>> Begin Available data

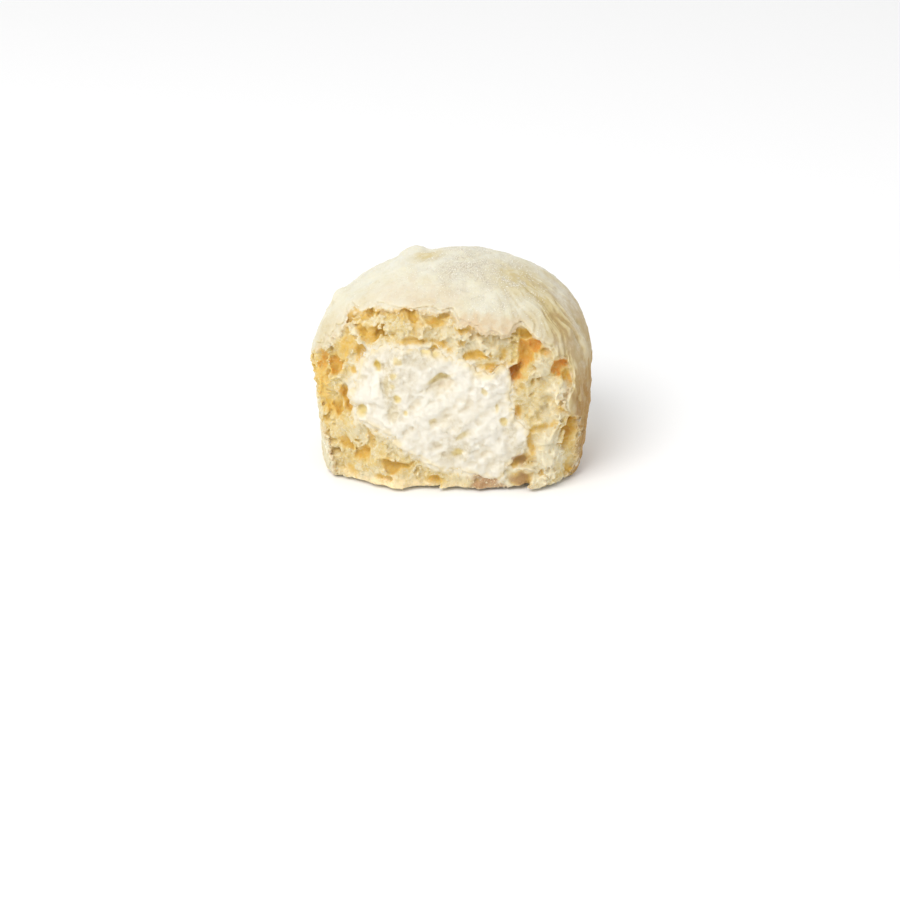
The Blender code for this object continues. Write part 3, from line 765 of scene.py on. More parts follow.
def creamDetail(points):
    # torn streaks that slope across the face, and fine curds
    tilt = math.radians(creamForm["streakTilt"])
    bend = latticeNoise(points, creamForm["streakBendLength"], 31)[:, None] * creamForm["streakBend"]
    x, y, z = (points + bend).T
    along = np.stack((x * math.cos(tilt) + z * math.sin(tilt), y,
                      z * math.cos(tilt) - x * math.sin(tilt)), axis=1)
    sizes = (creamForm["streakSizes"][0], creamForm["streakSizes"][2], creamForm["streakSizes"][1])
    streaks = latticeNoise(along, sizes, 32, octaves=2, gain=0.4)
    curds = latticeNoise(points, creamForm["curdLength"], 33, octaves=3, gain=0.5)
    return streaks * creamForm["streakHeight"] + curds * creamForm["curdHeight"]


def creamEdgeNoise(x, z):
    uneven = slowNoise(x, z, creamForm["edgeRaggedLength"], place=(9.0, 0.0, 4.0), octaves=3)
    return uneven * creamForm["edgeRagged"]


def creamBodyField(axes, ragged):
    # distance to the side of the cream, negative inside
    x, y, z = axes
    dx = x[:, None] - creamForm["centre"][0]
    dz = z[None, :] - creamForm["centre"][1]
    angle, radius = creamRadius()
    edge = np.interp(np.arctan2(dz, dx), angle, radius).astype(np.float32) + ragged
    away = np.hypot(dx, dz).astype(np.float32)
    rim = np.minimum(tearFace(x, z), 0.0)
    back = creamForm["back"]
    field = np.empty((len(x), len(y), len(z)), dtype=np.float32)
    for layer, depth in enumerate(y):
        sine = np.clip((depth - rim) / (back - rim), 0.0, 1.0)
        turn = np.arcsin(sine)
        scale = np.maximum(np.cos(turn), 0.0) ** creamForm["taper"]
        plain = edge + (creamForm["round"] - edge) * smooth(0.0, 1.0, turn)
        field[:, layer, :] = away - plain * scale
    field[:, y > back, :] = np.maximum(field[:, y > back, :], 1.0)
    return field


def meshPoints(field, axes, name):
    # turns the zero level of a field into a closed mesh and keeps its largest piece
    step = float(axes[0][1] - axes[0][0])
    grid = openvdb.FloatGrid(4.0 * step)
    grid.copyFromArray(np.clip(field, -4.0 * step, 4.0 * step))
    points, _, quads = grid.convertToPolygons(isovalue=0.0, adaptivity=0.0)
    points = points * step + np.array([axis[0] for axis in axes], dtype=np.float32)
    quads = quads.astype(np.int64)
    label = np.arange(len(points))
    while True:
        lowest = label[quads].min(axis=1)
        before = label.copy()
        for k in range(4):
            np.minimum.at(label, quads[:, k], lowest)
        label = label[label]
        if np.array_equal(before, label):
            break
    kept = np.bincount(label).argmax()
    quads = quads[label[quads[:, 0]] == kept]
    used = np.unique(quads)
    renumber = np.zeros(len(points), dtype=np.int64)
    renumber[used] = np.arange(len(used))
    points = points[used] * mm
    quads = renumber[quads]
    mesh = bpy.data.meshes.new(name)
    mesh.vertices.add(len(points))
    mesh.vertices.foreach_set("co", points.astype(np.float32).ravel())
    mesh.loops.add(quads.size)
    mesh.loops.foreach_set("vertex_index", quads.astype(np.int32).ravel())
    mesh.polygons.add(len(quads))
    mesh.polygons.foreach_set("loop_start", np.arange(0, quads.size, 4, dtype=np.int32))
    mesh.update(calc_edges=True)
    mesh.validate()
    piece = bpy.data.objects.new(name, mesh)
    bpy.context.scene.collection.objects.link(piece)
    return piece


def thinOut(piece, triangles):
    # fewer triangles where the surface is smooth
    count = sum(len(face.vertices) - 2 for face in piece.data.polygons)
    print(piece.name, "has", count, "triangles before it is thinned out")
    if count > triangles:
        thin = piece.modifiers.new("thin", "DECIMATE")
        thin.ratio = triangles / count
        applyModifiers(piece)
    piece.data.shade_smooth()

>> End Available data

Directions for this task: Quote each line of the listing above exactly.

Written response:
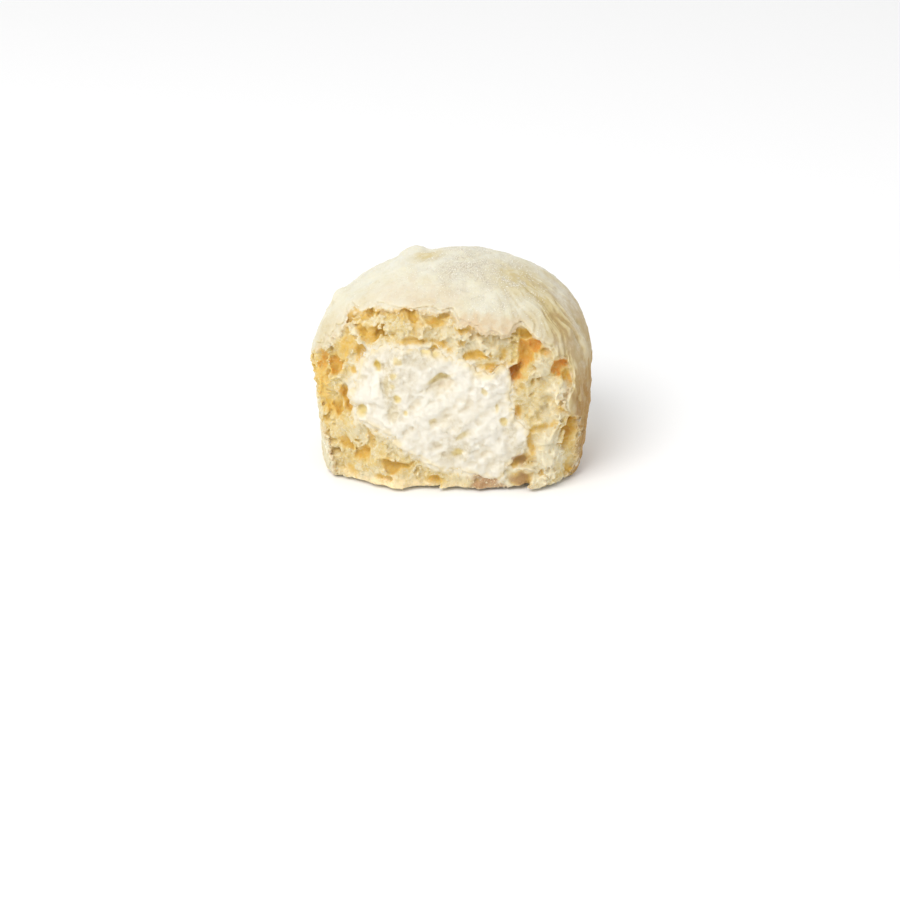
The Blender code for this object continues. Write part 3, from line 765 of scene.py on. More parts follow.
def creamDetail(points):
    # torn streaks that slope across the face, and fine curds
    tilt = math.radians(creamForm["streakTilt"])
    bend = latticeNoise(points, creamForm["streakBendLength"], 31)[:, None] * creamForm["streakBend"]
    x, y, z = (points + bend).T
    along = np.stack((x * math.cos(tilt) + z * math.sin(tilt), y,
                      z * math.cos(tilt) - x * math.sin(tilt)), axis=1)
    sizes = (creamForm["streakSizes"][0], creamForm["streakSizes"][2], creamForm["streakSizes"][1])
    streaks = latticeNoise(along, sizes, 32, octaves=2, gain=0.4)
    curds = latticeNoise(points, creamForm["curdLength"], 33, octaves=3, gain=0.5)
    return streaks * creamForm["streakHeight"] + curds * creamForm["curdHeight"]


def creamEdgeNoise(x, z):
    uneven = slowNoise(x, z, creamForm["edgeRaggedLength"], place=(9.0, 0.0, 4.0), octaves=3)
    return uneven * creamForm["edgeRagged"]


def creamBodyField(axes, ragged):
    # distance to the side of the cream, negative inside
    x, y, z = axes
    dx = x[:, None] - creamForm["centre"][0]
    dz = z[None, :] - creamForm["centre"][1]
    angle, radius = creamRadius()
    edge = np.interp(np.arctan2(dz, dx), angle, radius).astype(np.float32) + ragged
    away = np.hypot(dx, dz).astype(np.float32)
    rim = np.minimum(tearFace(x, z), 0.0)
    back = creamForm["back"]
    field = np.empty((len(x), len(y), len(z)), dtype=np.float32)
    for layer, depth in enumerate(y):
        sine = np.clip((depth - rim) / (back - rim), 0.0, 1.0)
        turn = np.arcsin(sine)
        scale = np.maximum(np.cos(turn), 0.0) ** creamForm["taper"]
        plain = edge + (creamForm["round"] - edge) * smooth(0.0, 1.0, turn)
        field[:, layer, :] = away - plain * scale
    field[:, y > back, :] = np.maximum(field[:, y > back, :], 1.0)
    return field


def meshPoints(field, axes, name):
    # turns the zero level of a field into a closed mesh and keeps its largest piece
    step = float(axes[0][1] - axes[0][0])
    grid = openvdb.FloatGrid(4.0 * step)
    grid.copyFromArray(np.clip(field, -4.0 * step, 4.0 * step))
    points, _, quads = grid.convertToPolygons(isovalue=0.0, adaptivity=0.0)
    points = points * step + np.array([axis[0] for axis in axes], dtype=np.float32)
    quads = quads.astype(np.int64)
    label = np.arange(len(points))
    while True:
        lowest = label[quads].min(axis=1)
        before = label.copy()
        for k in range(4):
            np.minimum.at(label, quads[:, k], lowest)
        label = label[label]
        if np.array_equal(before, label):
            break
    kept = np.bincount(label).argmax()
    quads = quads[label[quads[:, 0]] == kept]
    used = np.unique(quads)
    renumber = np.zeros(len(points), dtype=np.int64)
    renumber[used] = np.arange(len(used))
    points = points[used] * mm
    quads = renumber[quads]
    mesh = bpy.data.meshes.new(name)
    mesh.vertices.add(len(points))
    mesh.vertices.foreach_set("co", points.astype(np.float32).ravel())
    mesh.loops.add(quads.size)
    mesh.loops.foreach_set("vertex_index", quads.astype(np.int32).ravel())
    mesh.polygons.add(len(quads))
    mesh.polygons.foreach_set("loop_start", np.arange(0, quads.size, 4, dtype=np.int32))
    mesh.update(calc_edges=True)
    mesh.validate()
    piece = bpy.data.objects.new(name, mesh)
    bpy.context.scene.collection.objects.link(piece)
    return piece


def thinOut(piece, triangles):
    # fewer triangles where the surface is smooth
    count = sum(len(face.vertices) - 2 for face in piece.data.polygons)
    print(piece.name, "has", count, "triangles before it is thinned out")
    if count > triangles:
        thin = piece.modifiers.new("thin", "DECIMATE")
        thin.ratio = triangles / count
        applyModifiers(piece)
    piece.data.shade_smooth()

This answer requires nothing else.